Eder. Óleo de Irene Gracia
Julio Ortega
Voté ayer por España.
Si quieres saber quién perderá cualquier elección, pregúntame quién la ganará.
Por lo mismo, anoche decidí no seguir la maratón de nervios que son los programas dedicados a la matemática electoral, esa superstición norteamericana. No he llevado bien el favoritismo de los conglomerados mediáticos por su obvio candidato, por quien no podría yo votar debido a una fundamental diferencia: pago más impuestos que él.
De modo que agonicé con mi apuesta por Obama.
Mi amiga Beatriz Pastor se nacionalizó para poder votar contra Bush pero, insolentemente, ganó Bush. A ella no le quedó sino pasar de electora a elegible: se presentó de candidata al congreso de New Hampshire y, prodigiosamente, ganó. Espero que le hayan dado las debidas gracias por la diligencia que puso en sus proyectos de inclusión.
Después de treinta años de vivir en EEUU, decidí hacerlo para no tener que ir más al Consulado español por una visa a España.
Encontré que solo tienes que llenar los formularios de nacionalización en Internet y pagar 600 dólares. A poco, te citan; pronto, ya tienes una nacionalidad más.

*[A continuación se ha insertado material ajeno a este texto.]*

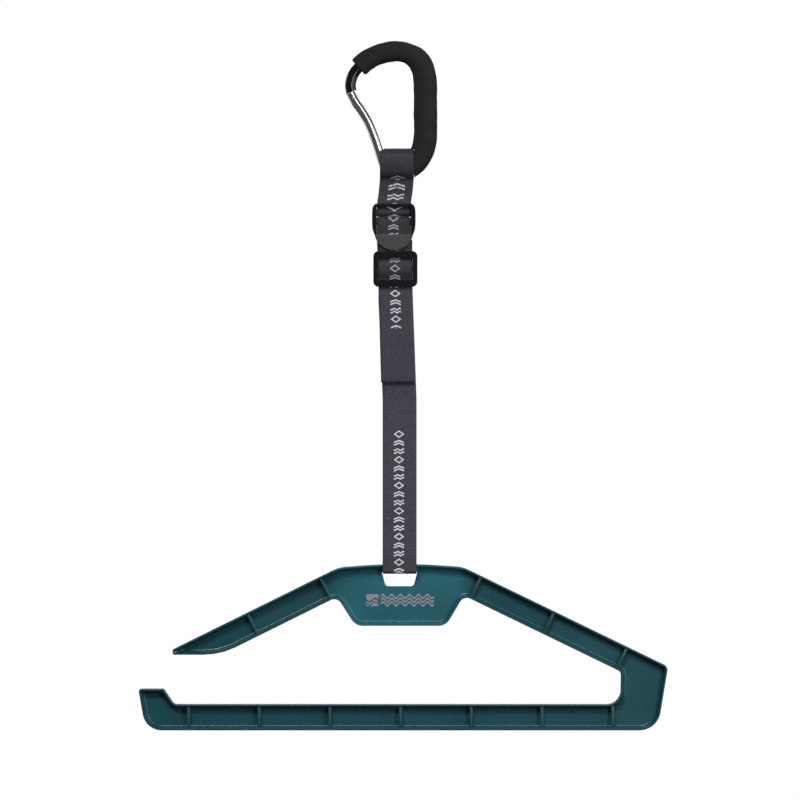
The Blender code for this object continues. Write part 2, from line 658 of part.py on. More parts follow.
def moulding_shell():
    """A rim all round, with a web at half its depth."""
    half = HANGER_DEPTH / 2
    body = plate(rounded_outline(millimetres(HANGER_CORNERS)), half)
    inner = rounded_outline(inset_corners(pocket_corners(), RIM_WALL))
    for side in (-1, 1):
        body = boolean(body, plate(inner, half, side * (WEB_WALL / 2 + half)))
    return body


def upright_rib(x, low_z, high_z):
    half = HANGER_DEPTH / 2 - 0.6 * MM
    return box((x - RIB_WALL / 2, -half, low_z), (x + RIB_WALL / 2, half, high_z))


def arm_rib(x, z, side):
    """A rib square across an arm, centred at (x, z)."""
    half, length = HANGER_DEPTH / 2 - 0.6 * MM, 10.9 * MM
    mesh = box((-RIB_WALL / 2, -half, -length), (RIB_WALL / 2, half, length))
    mesh.transform(Matrix.Translation((x, 0, z)) @ Matrix.Rotation(side * ARM_SLOPE, 4, "Y"))
    return mesh


def make_hanger():
    body = moulding_shell()
    for number in range(-3, 4):
        body = boolean(body, upright_rib(0.3 * MM + number * RIB_PITCH, -592.6 * MM, -571.2 * MM), "UNION")
    for x, z, side in (
        (-66.2, -467.4, -1), (-130.5, -499.6, -1), (67.2, -466.4, 1), (132.2, -498.1, 1), (198.0, -529.3, 1),
    ):
        body = boolean(body, arm_rib(x * MM, z * MM, side), "UNION")
    half = HANGER_DEPTH / 2 - 0.6 * MM
    bar = box((STRAP_X - BAR_HALF, -half, SLOT_TOP_Z), (STRAP_X + BAR_HALF, half, BAR_TOP_Z), BAR_BEVEL)
    body = boolean(body, bar, "UNION")
    slot = [
        (STRAP_X - SLOT_HALF_TOP, SLOT_TOP_Z, 0.6 * MM), (STRAP_X + SLOT_HALF_TOP, SLOT_TOP_Z, 0.6 * MM),
        (STRAP_X + SLOT_HALF_BOTTOM, SLOT_BOTTOM_Z, SLOT_CORNER),
        (STRAP_X - SLOT_HALF_BOTTOM, SLOT_BOTTOM_Z, SLOT_CORNER),
    ]
    body = boolean(body, plate(rounded_outline(slot, 30.0), HANGER_DEPTH))
    finish("hanger_moulding", body, TEAL_PLASTIC)


make_carabiner()
make_gate()
make_anchor_loop()
make_ladder_lock()
make_tri_glide()
make_tail()
make_strands()
make_hanger()
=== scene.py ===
"""Drying hanger on a carabiner strap: the visible surfaces, built round the fixed frame."""

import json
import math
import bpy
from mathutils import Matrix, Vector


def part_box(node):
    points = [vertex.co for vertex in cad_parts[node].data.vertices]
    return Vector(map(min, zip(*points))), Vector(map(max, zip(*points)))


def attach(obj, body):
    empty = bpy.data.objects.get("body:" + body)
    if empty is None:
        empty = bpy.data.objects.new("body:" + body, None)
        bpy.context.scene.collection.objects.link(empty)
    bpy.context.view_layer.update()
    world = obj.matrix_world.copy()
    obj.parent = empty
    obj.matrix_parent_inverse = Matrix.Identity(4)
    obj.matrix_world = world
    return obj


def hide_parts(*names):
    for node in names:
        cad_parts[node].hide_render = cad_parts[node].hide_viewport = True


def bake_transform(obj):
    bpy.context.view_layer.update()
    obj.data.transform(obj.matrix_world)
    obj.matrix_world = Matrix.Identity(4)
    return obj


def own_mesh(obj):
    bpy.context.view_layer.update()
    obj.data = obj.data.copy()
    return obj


bl_info = {
    "name": "Drying hanger",
    "version": (1, 0, 0),
    "blender": (4, 5, 0),
    "location": "View3D > Sidebar > Hanger",
    "description": "Builds a moulded drying hanger, its webbing strap, buckles and carabiner",
    "category": "Add Mesh",
}

import bmesh
import bpy
from bpy.props import FloatProperty, FloatVectorProperty, IntProperty, PointerProperty
from mathutils import Matrix, Vector

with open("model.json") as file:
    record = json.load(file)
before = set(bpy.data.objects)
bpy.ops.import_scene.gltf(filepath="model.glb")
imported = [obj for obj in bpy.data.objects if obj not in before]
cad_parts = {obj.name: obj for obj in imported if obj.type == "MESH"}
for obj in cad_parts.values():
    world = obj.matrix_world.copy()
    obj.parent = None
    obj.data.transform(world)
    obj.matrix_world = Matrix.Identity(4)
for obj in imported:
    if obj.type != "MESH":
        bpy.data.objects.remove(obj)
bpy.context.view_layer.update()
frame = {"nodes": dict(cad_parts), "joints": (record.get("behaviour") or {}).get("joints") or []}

MM = 0.001


def node_box(name):
    low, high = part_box(name)
    return Vector(low), Vector(high)


def joint_place(name):
    return Vector(next(joint for joint in frame["joints"] if joint["name"] == name)["pos_m"])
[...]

Pero, claro, antes de dar semejante paso, necesitaba yo de un marco teórico. No puede uno asumir otro pasaporte, aun si no pierdes el tuyo, sin una figura hermenéutica.
La encontré en la teoría jurídica. Según los estudios teóricos sobre la nacionalidad, hoy día la ciudadanía es concebida como un “membership.” Aprendí que en el futuro tendremos varias nacionalidades y los pasaportes serán como los carnés de las bibliotecas que frecuentamos. Según la RAE, “carné” de identidad (en lugar de la fonologización nosotros preferimos la reapropiación: “carnet”) se sobredefine así: “Documento que se expide a favor de una persona, provisto de su fotografía y que la faculta para ejercer ciertas actividades o la acredita como miembro de determinada agrupación” . Esta consolación por la dialectología me aliviaba el trámite.

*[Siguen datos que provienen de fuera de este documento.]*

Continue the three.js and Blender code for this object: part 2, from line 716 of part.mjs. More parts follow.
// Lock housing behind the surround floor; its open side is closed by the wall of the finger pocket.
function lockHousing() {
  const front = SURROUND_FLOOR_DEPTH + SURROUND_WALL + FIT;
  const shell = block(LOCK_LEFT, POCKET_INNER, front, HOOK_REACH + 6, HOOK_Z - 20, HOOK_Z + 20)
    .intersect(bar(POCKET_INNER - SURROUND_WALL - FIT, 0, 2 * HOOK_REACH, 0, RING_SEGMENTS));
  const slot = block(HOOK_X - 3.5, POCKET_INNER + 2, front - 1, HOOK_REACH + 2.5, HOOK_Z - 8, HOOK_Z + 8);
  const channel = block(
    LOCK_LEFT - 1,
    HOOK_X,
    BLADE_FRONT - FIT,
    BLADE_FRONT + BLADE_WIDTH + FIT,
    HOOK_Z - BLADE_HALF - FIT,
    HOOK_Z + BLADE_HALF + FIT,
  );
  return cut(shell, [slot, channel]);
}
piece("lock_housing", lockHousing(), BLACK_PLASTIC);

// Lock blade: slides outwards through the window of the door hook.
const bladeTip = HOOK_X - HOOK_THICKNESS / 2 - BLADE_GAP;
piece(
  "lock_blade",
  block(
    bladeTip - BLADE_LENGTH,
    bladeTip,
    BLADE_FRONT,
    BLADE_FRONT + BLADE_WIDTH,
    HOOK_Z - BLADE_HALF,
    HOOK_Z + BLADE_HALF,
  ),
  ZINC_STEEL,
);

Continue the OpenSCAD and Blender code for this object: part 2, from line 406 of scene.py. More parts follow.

El hecho es que ayer me tocó votar por primera vez en este país. Como los latinoamericanos somos los ciudadanos que más veces hemos votado en este mundo electoral, el proceso me resultó fácil y hasta deportivo. En Perú, para votar uno es encerrado en una cabina secreta y debe, luego, entintarse el dedo pulgar no sé si para dejar su huella digital o para demostrar con esa mancha que ya ha votado y no puede repetirlo. En México, el Instituto Federal Electoral (IFE), presidido impecablemente por José Woldenberg, fue el instrumento legitimador de la transición mexicana. En las últimas elecciones, con la vuelta del PRI, la compra de votos con tarjetas prepagadas de almacenes y mercados puso al día viejas prácticas. Sin embargo, no he visto que académicos y escritores hayan protestado el plagio de los votos. ¡La falta que nos hace Monsiváis!

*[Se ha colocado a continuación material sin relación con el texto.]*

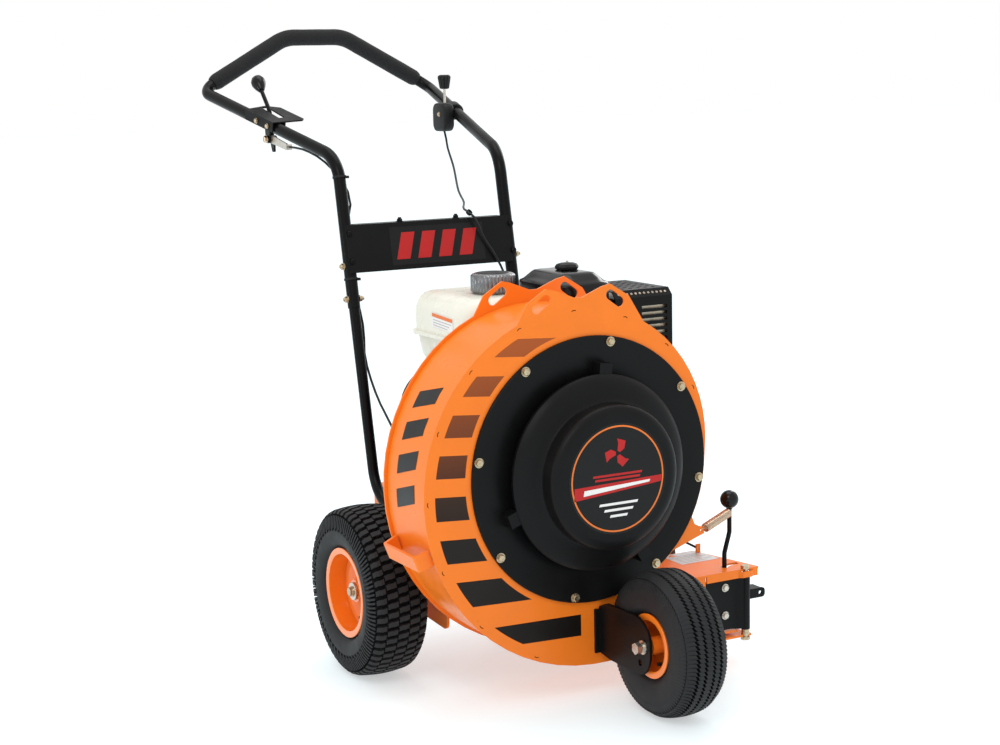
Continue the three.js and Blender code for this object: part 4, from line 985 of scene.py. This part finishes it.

De modo que voté temprano y voté por España. De las muchas causas para votar, entiendo que no pocos hemos apostado por una coalición política capaz de restablecer el equilibrio perdido en Europa por la intransigencia de un modelo ideológico que pasa por verdad universal y no es sino el poder del Mercado sobre la vida de los ciudadanos. Confiamos que el gobierno de Obama promueva el proceso de remontar humanamente la crisis.
Esta ideologización impuesta está terminando con la representatividad concedida a gobiernos paralizados por la crisis del sistema, cuya legitimidad es puesta a prueba por su abuso de la “violencia legítima”. Obama tiene el mandato de mediar y, si es posible, paliar el feroz control de la Banca Central y las imposiciones de austeridad irrestricta de los órganos internacionales de pensamiento único. Se trata de una feroz concertación contra España, que el gobierno español busca navegar con el agua al cuello. Los españoles están siendo desahuciados de España por no poder pagar la deuda per capita que la misma banca miltiplicó.
A los latinoamericanos y los hispanos migrantes y nomádicos, allí como aquí, el derrumbe de España y el desamparo de los más jóvenes, nos empobrece.